PETER Fleet took over as chairman and chief executive officer of Ford China on July 1. He is also president of Ford Asia-Pacific.

In China, he will oversee the company’s production here and the company’s joint venture with Changan Ford.

Fleet was born in Britain in 1967 and holds a bachelor’s degree in politics and international relations from the University of Southampton. He is married, with a son and two daughters.

He had held leading roles with Ford for nearly 30 years, with important positions in European and Asian operations.

Fleet recently sat down with Shanghai Daily to discuss his new role and Ford’s strategies for the China market.

Q: What are Ford’s plans in China in the coming years?

A: We have many exciting plans. The automotive business is undergoing great change in China, and Ford is going to take advantage of that change.

Our plans to expand business in China are threefold: to sharpen our operational execution, to modernize our business and invent our future. We are going to take advantage of big data, artificial intelligence and 3D printing, and integrate these technologies into our business.

I will also accelerate development of our local employees to hone their skills, experience and confidence, and bring them up to senior levels of the company. We have many Chinese employees who work overseas in US and Europe. They are helping business there. We expect these employees come back to China to work as future leaders of our business.

Q: How do you turn priorities into reality?

A: First, I like to seek out and listen to suggestions from our employees on ways to modernize our business. We have set up an email address to collect suggestions from employees. Within one week alone, we received 100 ideas.

Secondly, we are going to have fewer meetings. As the market changes quickly, we need to be more nimble. We need to give our employees more time to think and act and less time sitting in meetings and getting approvals. Jim Hackett, our new global chief executive officer, has cut the number of global meetings greatly.

Q: How do you see the China auto market in the second half of this year?

A: We expect single-digit growth to continue for the rest of this year. I have higher confidence in terms of sales growth in the third quarter, but we will have to wait and see about the fourth quarter. The sales figures in the fourth quarter of last year were strong, especially in November and December.

Q: What do you see as Ford’s biggest challenge in China?

A: I think the greatest and also the most exciting challenge facing Ford is electrification. Government policy is extremely clear on that the market is going to move very quickly toward electrified vehicles in the next few years, including plug-in hybrid vehicles and all-electric vehicles. I just spent five hours in a meeting reviewing our plans for electric vehicles for the China market. Within the next four years, we plan to bring an all new small battery electric vehicle into China.

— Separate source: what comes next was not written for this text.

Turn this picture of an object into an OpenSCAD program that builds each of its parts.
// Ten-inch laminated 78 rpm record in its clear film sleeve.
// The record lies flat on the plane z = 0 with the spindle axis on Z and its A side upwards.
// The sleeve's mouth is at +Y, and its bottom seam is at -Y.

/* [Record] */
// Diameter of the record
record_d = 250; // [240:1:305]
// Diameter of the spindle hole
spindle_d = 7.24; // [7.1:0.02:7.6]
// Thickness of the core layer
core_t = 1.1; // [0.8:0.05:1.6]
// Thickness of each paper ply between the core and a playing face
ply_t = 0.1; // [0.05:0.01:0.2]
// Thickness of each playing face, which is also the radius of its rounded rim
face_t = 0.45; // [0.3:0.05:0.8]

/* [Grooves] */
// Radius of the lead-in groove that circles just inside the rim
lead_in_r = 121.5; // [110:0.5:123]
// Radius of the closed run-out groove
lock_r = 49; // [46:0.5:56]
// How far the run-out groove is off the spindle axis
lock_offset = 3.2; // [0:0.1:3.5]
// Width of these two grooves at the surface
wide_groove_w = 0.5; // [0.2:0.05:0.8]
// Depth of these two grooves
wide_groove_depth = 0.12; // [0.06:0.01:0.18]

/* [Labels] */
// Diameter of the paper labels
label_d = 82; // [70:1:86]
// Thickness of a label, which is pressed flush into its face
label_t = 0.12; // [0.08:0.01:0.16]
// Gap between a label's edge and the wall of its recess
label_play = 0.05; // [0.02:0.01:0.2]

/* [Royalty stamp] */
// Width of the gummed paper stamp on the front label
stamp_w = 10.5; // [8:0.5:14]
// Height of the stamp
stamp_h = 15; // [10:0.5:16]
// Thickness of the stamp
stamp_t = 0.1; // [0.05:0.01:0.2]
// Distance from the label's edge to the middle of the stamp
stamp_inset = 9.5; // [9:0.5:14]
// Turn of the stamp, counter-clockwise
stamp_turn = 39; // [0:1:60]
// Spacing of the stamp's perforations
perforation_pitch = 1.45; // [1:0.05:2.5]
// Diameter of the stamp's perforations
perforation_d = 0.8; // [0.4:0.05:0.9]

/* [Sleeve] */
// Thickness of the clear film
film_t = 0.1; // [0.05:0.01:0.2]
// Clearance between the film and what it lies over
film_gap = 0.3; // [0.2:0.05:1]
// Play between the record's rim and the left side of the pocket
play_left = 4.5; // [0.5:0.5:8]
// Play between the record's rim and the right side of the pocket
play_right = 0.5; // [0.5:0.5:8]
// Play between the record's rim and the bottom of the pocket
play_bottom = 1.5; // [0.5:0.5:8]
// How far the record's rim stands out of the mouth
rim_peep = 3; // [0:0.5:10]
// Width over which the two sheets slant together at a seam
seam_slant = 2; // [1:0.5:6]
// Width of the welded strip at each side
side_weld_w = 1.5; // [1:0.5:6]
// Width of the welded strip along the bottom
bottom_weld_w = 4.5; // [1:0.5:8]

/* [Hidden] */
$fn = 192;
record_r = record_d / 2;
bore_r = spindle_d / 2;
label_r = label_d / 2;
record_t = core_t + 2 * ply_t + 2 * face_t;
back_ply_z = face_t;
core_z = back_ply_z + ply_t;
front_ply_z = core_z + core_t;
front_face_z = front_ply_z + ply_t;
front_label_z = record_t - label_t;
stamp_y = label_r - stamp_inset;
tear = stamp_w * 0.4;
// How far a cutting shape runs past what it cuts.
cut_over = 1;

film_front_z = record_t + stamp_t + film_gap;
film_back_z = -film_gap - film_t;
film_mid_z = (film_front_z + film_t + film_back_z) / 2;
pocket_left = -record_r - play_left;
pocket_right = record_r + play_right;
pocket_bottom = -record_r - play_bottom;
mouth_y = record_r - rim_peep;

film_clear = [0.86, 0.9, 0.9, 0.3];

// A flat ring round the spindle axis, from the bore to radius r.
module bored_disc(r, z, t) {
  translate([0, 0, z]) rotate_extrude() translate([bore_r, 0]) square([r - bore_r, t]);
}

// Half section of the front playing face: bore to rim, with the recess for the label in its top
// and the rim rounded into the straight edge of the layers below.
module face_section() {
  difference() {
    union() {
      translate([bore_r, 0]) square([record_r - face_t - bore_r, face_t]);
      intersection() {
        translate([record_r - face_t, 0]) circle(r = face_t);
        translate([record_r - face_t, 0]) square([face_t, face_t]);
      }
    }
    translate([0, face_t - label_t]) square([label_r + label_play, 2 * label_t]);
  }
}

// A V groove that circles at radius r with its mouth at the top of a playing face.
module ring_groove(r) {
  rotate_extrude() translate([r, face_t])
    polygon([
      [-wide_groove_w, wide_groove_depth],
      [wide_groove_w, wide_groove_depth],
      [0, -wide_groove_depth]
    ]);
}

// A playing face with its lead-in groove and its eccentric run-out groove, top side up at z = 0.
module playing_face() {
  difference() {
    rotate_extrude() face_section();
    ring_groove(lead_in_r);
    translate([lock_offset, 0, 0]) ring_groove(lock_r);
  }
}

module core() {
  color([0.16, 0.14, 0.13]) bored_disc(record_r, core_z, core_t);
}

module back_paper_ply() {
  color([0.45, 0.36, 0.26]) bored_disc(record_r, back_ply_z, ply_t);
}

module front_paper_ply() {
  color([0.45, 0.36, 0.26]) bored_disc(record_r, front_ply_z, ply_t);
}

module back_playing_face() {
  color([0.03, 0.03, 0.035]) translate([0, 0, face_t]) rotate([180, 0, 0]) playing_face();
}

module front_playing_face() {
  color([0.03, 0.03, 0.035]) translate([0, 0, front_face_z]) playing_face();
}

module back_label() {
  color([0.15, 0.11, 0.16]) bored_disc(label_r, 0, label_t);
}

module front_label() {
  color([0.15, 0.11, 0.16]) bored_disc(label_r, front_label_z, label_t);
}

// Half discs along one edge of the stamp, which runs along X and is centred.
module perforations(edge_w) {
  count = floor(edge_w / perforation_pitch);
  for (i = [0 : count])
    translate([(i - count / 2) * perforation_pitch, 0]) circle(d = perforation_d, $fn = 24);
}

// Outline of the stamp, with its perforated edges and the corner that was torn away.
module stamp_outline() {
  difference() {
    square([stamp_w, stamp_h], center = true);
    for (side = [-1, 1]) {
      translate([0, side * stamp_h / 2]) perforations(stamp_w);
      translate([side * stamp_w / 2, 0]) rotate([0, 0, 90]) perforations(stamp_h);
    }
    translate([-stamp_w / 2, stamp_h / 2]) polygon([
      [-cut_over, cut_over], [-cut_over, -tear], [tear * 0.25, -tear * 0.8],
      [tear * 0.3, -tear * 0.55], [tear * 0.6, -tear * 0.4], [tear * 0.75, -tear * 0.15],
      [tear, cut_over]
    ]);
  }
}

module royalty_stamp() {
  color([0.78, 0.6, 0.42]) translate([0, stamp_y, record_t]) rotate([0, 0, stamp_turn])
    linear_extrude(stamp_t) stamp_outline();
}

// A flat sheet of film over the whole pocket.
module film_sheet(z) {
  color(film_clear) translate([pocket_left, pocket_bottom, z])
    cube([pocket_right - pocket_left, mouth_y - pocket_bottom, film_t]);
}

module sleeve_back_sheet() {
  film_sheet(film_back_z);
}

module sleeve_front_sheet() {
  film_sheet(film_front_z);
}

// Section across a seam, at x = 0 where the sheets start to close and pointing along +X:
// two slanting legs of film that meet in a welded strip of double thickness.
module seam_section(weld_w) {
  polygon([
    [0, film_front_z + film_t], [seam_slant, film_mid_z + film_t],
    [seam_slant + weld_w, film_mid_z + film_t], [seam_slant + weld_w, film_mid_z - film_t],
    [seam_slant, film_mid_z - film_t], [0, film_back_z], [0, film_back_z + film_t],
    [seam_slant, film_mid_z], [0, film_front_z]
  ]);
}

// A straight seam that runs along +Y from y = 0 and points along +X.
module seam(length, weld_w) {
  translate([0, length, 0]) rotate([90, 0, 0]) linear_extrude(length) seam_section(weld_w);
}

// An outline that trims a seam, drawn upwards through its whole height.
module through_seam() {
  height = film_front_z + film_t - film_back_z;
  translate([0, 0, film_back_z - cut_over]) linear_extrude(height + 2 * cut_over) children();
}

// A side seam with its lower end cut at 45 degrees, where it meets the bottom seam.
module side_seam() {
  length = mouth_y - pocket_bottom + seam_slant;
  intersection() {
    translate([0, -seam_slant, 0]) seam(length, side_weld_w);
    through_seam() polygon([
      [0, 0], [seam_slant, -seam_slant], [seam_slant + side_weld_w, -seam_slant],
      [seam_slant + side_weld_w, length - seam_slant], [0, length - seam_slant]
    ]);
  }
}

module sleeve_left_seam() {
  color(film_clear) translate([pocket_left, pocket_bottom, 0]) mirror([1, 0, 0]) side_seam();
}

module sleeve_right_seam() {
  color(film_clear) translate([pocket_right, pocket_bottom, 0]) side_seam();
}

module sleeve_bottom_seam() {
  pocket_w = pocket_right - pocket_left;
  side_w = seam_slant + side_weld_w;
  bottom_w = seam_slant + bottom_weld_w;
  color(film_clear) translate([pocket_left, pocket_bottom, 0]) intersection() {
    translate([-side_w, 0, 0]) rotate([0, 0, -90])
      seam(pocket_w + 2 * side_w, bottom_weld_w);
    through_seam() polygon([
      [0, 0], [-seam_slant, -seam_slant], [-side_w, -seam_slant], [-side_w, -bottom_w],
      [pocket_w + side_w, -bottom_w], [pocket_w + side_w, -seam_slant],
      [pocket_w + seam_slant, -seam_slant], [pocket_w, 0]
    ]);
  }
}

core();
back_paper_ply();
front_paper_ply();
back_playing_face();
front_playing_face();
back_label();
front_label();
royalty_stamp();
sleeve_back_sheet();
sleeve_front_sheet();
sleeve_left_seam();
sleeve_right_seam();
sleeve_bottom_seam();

Q: As we all know, sports-utility vehicles sell well in China. How long do you expect that segment to prosper?

A: For the foreseeable future, the growth of SUVs is going to continue in China. How long? As long as you can imagine. Chinese customers who have bought a SUV vehicle are very likely to buy another one. It is very unusual for customers who buy SUVs to move back to sedans.

Chinese consumers are particularly interested in the large interior space of a sports-utility vehicle. They also love the higher driving position. For example, we sell a two-row SUV with five seats in US, Canada and Europe, while here we offer a three-row option with seven seats to accommodate the demand from Chinese customers.

Q: Shanghai is home to Ford’s Asia-Pacific headquarters. Could you comment a bit on the company’s commitment here?

A: Ford is very active in testing autonomous vehicles in the National Intelligent Connected Vehicle Shanghai Pilot Zone. We see it is a great opportunity to develop our advanced technologies in Shanghai and in China. The autonomous vehicle testing in Shanghai is also part of our global plan to develop and sell a fully autonomous, stage 4 level vehicle by 2021.

I have spent the last 18 months living in Shanghai. During that time, I worked closely with Chang’an Ford, Jiangling Motors Corporation and Lincoln businesses in China. My wife and young children are here with me. My 10-year-old son is learning Mandarin and can now talk with people in Chinese.